Opposite to “The Form of Silence” is “Stone”, six resin square slabs on the wall. Metal filings or bars are polished manually to inserted into the resin to fit the texture, leaving the light-colored smooth surface clustered with black curls or fracture surfaces. For anyone, fetishists excluded, the odd stuff here, spreading on the resin so densely like filings or hair, may lead to uneasiness, but we still need a lot more to explain clearly what it is. Between the two installations face to face with each other, we find coiling black wires connecting five incandescent bulbs that lighten and darken alternately, as if they were breathing steadily. The artist named it “Dormancy”. The incessant interruption to artificial lighting is also a kind of disorder, or “malfunction”, but it is a vitalizing force from the outside. Measured and bound by the grids of order, an object has its life trapped under its material surface. However, under some circumstance where some external force can stir or invade the social and cultural programs and split them, then, the object’s halo, its soul, can go a step further and reveal what lies under “dyspepsia”, so that we can hear its voice of silence.
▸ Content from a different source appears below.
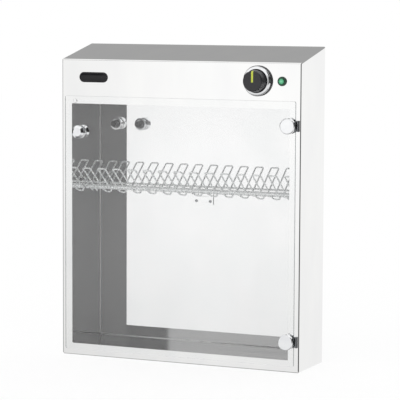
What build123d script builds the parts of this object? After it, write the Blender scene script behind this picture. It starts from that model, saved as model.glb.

Yang Guangnan was born in Hebei in 1980. She is graduated from the sculpture department of China Academy of Art with B.A degree in 2006, and from Central Academy of Fine Arts with MA in sculpture. Currently works and lives in Beijing.
| Light Pavilion Project |
As a site for individual project, “Light Pavilion” is initiated in 2012, based on the second floor of Taikang Space. It aims at providing a flexible platform for artists to realize their ambitions. After an interval of two years, “Light Pavilion” is restarted in 2016, embracing a vision always open to uncertainty, complicity and detournement. It’s not only a site for sensational immersion and experiential evocation but also a forum dedicated to diversity and otherness.